Beijing: President Xi Jinping vowed on Tuesday to push ahead with China's "reform and opening up", but warned that no one can "dictate" what it does, as the Communist Party celebrated the policy's 40th anniversary.
"No one is in a position to dictate to the Chinese people what should or should not be done," Xi said as China faces a stern challenge from the United States over trade and diplomacy.
In a speech at the grandiose Great Hall of the People, Xi vowed to press ahead with economic reforms but made clear that Beijing will not deviate from its one-party system or take orders from any other country.
"The great banner of socialism has always been flying high over the Chinese land," Xi told the party faithful.
"The leadership of the Communist Party of China is the most essential feature of socialism with Chinese characteristics and the greatest advantage of the socialist system with Chinese characteristics," he said.
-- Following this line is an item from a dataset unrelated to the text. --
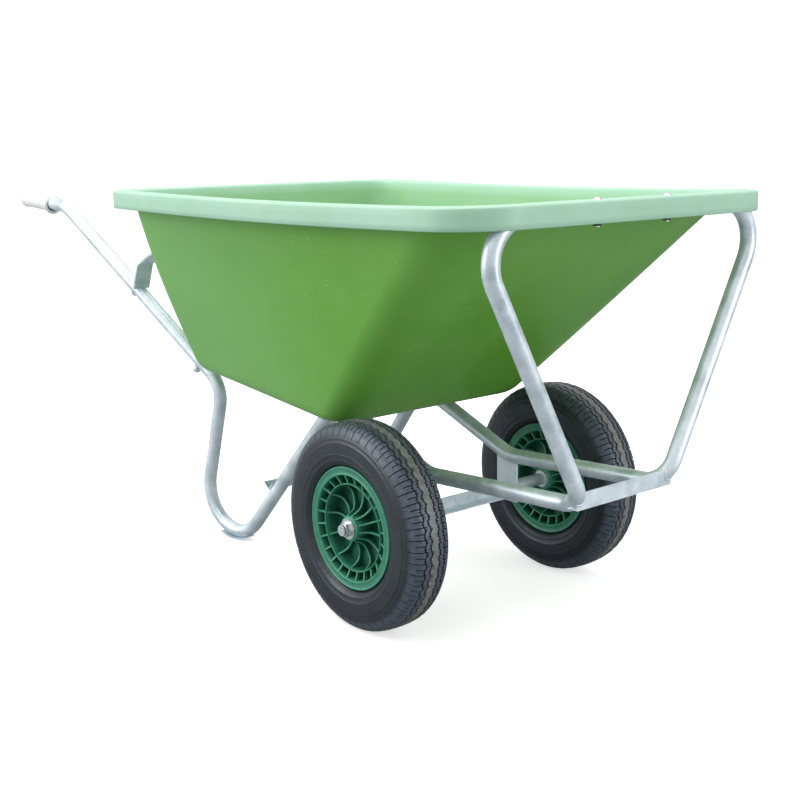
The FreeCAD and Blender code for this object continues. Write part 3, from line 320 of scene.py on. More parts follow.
STEEL = galvanised_steel()
ZINC = zinc_plate()
print("metal finishes", STEEL.name, ZINC.name)

# %% [markdown]
# ## Plastics and rubber
# The tray is a thick, slightly translucent moulding. Its turned-down rim, skirt and
# inside are painted paler and cooler than its flanks, as painted light from the sky
# above, and the flanks are painted paler towards the rear as a painted sheen, so the
# mesh carries a number for how much paler each point is painted, which the finish
# reads. The tyres carry `crown`, which is 1 in the middle of the tread, where dust
# collects, and 0 on the sidewall and inside the cuts. The rims carry `edge`, which is
# 1 along the tops of their ribs and lips, where the plastic is painted paler, partly as
# wear and partly as a painted highlight where the rounded edges catch the light.

# %% Tray plastic
def tray_plastic():
    finish, tree, shader = new_finish("tray_plastic")
    coords = piece_coords(tree)
    broad = noise(tree, coords, 2.6, 2.0)
    cloud = noise(tree, coords, 16.0, 6.0)
    flank = ramp(tree, broad, [(0.30, (0.128, 0.375, 0.036)), (0.55, (0.148, 0.405, 0.048)),
                               (0.75, (0.170, 0.435, 0.064))])
    rim = ramp(tree, broad, [(0.30, (0.365, 0.600, 0.455)), (0.70, (0.410, 0.640, 0.500))])
    # painted light: the lip, skirt and inside are mixed towards the paler rim green as if lit from
    # above, and the rear of the flanks as a painted sheen
    base = mix(tree, own_value(tree, "painted_paleness"), flank, rim)
    shaded = mix(tree, grey_ramp(tree, cloud, 0.0, 0.16, 0.45, 0.72), base,
                 (0.22, 0.47, 0.13))
    scuffs = noise(tree, coords, 60.0, 8.0, (1.0, 1.0, 5.0))
    scuffed = mix(tree, grey_ramp(tree, scuffs, 0.0, 0.35, 0.62, 0.80), shaded,
                  (0.46, 0.66, 0.44))
    tree.links.new(scuffed, shader.inputs["Base Color"])
    tree.links.new(grey_ramp(tree, cloud, 0.36, 0.50, 0.3, 0.7), shader.inputs["Roughness"])
    shader.inputs["Subsurface Weight"].default_value = 0.18
    shader.inputs["Subsurface Radius"].default_value = (0.006, 0.012, 0.004)
    shader.inputs["Specular IOR Level"].default_value = 0.42
    peel = total(tree, noise(tree, coords, 340.0, 2.0), total(tree, cloud, 2.0, "MULTIPLY"))
    add_bump(tree, shader, peel, 0.0004, 0.45)
    return finish


TRAY_GREEN = tray_plastic()
print("tray finish", TRAY_GREEN.name)

# %% Tyre rubber, plain rubber
def tyre_rubber():
    finish, tree, shader = new_finish("tyre_rubber")
    coords = piece_coords(tree)
    cloud = noise(tree, coords, 34.0, 6.0)
    dust = noise(tree, coords, 150.0, 7.0)
    rubber = ramp(tree, cloud, [(0.3, (0.006, 0.007, 0.010)), (0.7, (0.014, 0.017, 0.023))])
    worn = ramp(tree, own_value(tree, "crown"), [
        (0.0, (0.009, 0.011, 0.016)), (0.45, (0.080, 0.094, 0.126)), (1.0, (0.215, 0.222, 0.215))])
    amount = total(tree, grey_ramp(tree, dust, 0.55, 1.0, 0.35, 0.62),
                   grey_ramp(tree, own_value(tree, "crown"), 0.0, 1.0, 0.0, 0.35), "MULTIPLY")
    tree.links.new(mix(tree, amount, rubber, worn), shader.inputs["Base Color"])
    tree.links.new(grey_ramp(tree, dust, 0.30, 0.50, 0.3, 0.7), shader.inputs["Roughness"])
    shader.inputs["Specular IOR Level"].default_value = 0.75
    shader.inputs["Specular Tint"].default_value = (0.80, 0.90, 1.0, 1.0)
    add_bump(tree, shader, total(tree, dust, cloud), 0.0008, 0.6)
    return finish


def plain_rubber():
    finish, tree, shader = new_finish("plain_rubber")
    coords = piece_coords(tree)
    cloud = noise(tree, coords, 90.0, 4.0)
    colour = ramp(tree, cloud, [(0.3, (0.012, 0.012, 0.013)), (0.7, (0.030, 0.030, 0.032))])
    tree.links.new(colour, shader.inputs["Base Color"])
    tree.links.new(grey_ramp(tree, cloud, 0.45, 0.62), shader.inputs["Roughness"])
    add_bump(tree, shader, cloud, 0.0003, 0.5)
    return finish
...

The commemoration of the reforms enacted under late paramount leader Deng Xiaoping on December 18, 1978, came as China is locked in diplomatic spats and a bruising trade war with the United States.
The rivals have agreed to a 90-day truce as they seek to negotiate a solution, with the United States seeking a reduction in its massive trade deficit as well as deeper reforms in China to stop the alleged theft of intellectual property.
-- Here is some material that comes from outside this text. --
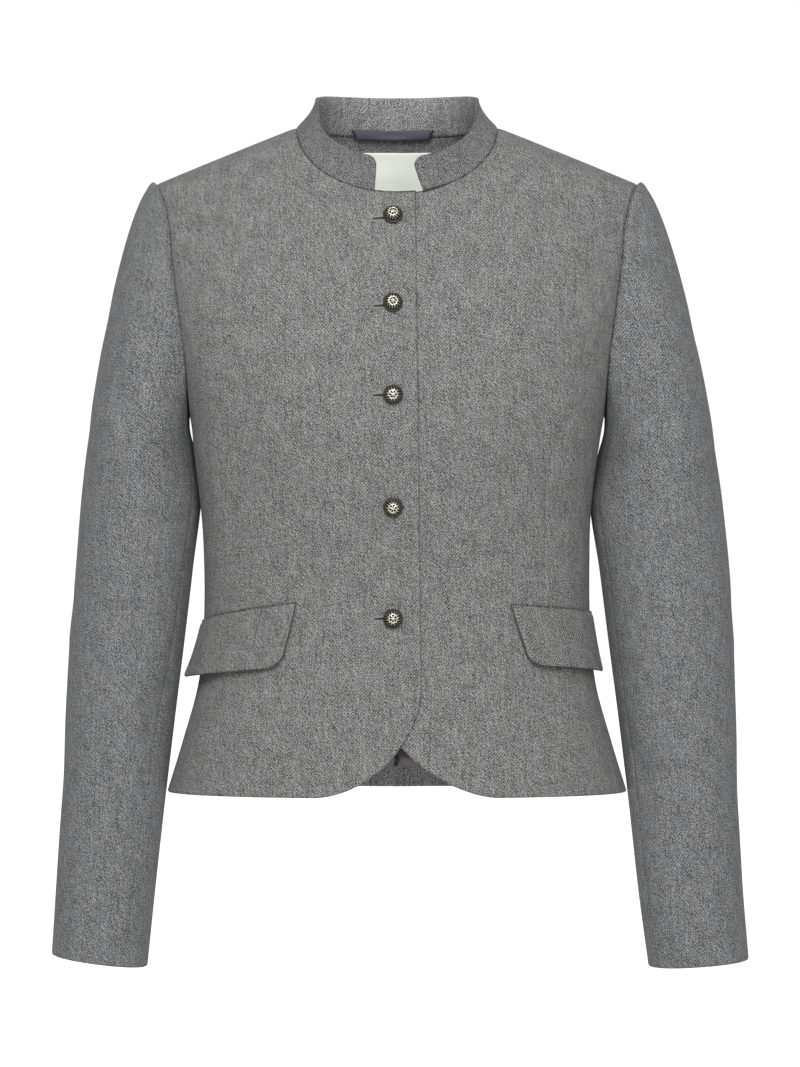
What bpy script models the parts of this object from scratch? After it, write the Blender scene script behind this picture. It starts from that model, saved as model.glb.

Without directly referring to the United States, Xi said China "poses no threat" to any country but warned that it would not be pushed around.
"No one is in a position to dictate to the Chinese people what should or should not be done," Xi said.
"We must resolutely reform what should and can be changed, we must resolutely not reform what shouldn't and can't be changed."
While Xi promised more reforms, he did not offer any specifics. The United States and Europe have long complained of lingering obstacles to fully entering China's massive market while Chinese companies enjoy the benefits of open Western economies abroad.
The reforms pulled hundreds of millions of people out of poverty and turned China into the world's second biggest economy.
But it is currently facing a debt mountain and a slowing economy, which grew by 6.9 per cent last year and is expected by the government to slow to around 6.5 percent this year.
Deng's reforms broke with the chaotic policies of his predecessor, Chairman Mao Zedong.
Tuesday's ceremony included the awarding of medals to more than 100 individuals whom the party recognised as key contributors to the country's development, from people involved in rural reform and poverty alleviation to China's richest man, Alibaba founder Jack Ma, and retired NBA legend Yao Ming.
China now boasts the most dollar billionaires in the world with 620, according to Shanghai-based magazine publisher Hurun Report.
But the economic transformation has not brought changes to the Communist Party-controlled political system, with authorities harshly cracking down on the Tiananmen protests in 1989 and activists complaining of a deterioration of human rights in recent years.
"Reform and opening up let the Communist Party maintain its dictatorship and let it keep its rule from collapsing after the Cold War and survive," Beijing-based political analyst Wu Qiang told AFP.
"I think China now is state capitalism under a one-party dictatorship, or party-run capitalism," he said.
Wu said the trade war could be a chance for China to enact more changes.
"If the Communist Party is smart enough, it may transform it into the starting point of a second reform and opening up and change the role of the party and the state," Wu said.
When the party enacted the reforms under Deng, China was still suffering from famine and was emerging from the Cultural Revolution, a period of intense social and political upheaval launched by Mao.
This new "revolution" started in the countryside, where authorities began to de-collectivise land and dismantle communes, but it quickly spread to cities.
Wary of an opposing power base in economically powerful Shanghai, Deng chose the extreme south of the country as the guinea pig for his reforms.
Southern cities including Shenzhen, which borders Hong Kong and was still a fishing village, were designated China's first Special Economic Zones that became powerhouses and models for the rest of the country.
Shenzhen has become a global technological hub, with China's internet giant Tencent and telecom titan Huawei choosing the city for their headquarters.
The poverty rate among the rural population dropped to 3.1 per cent last year from 97.5 percent 40 years ago.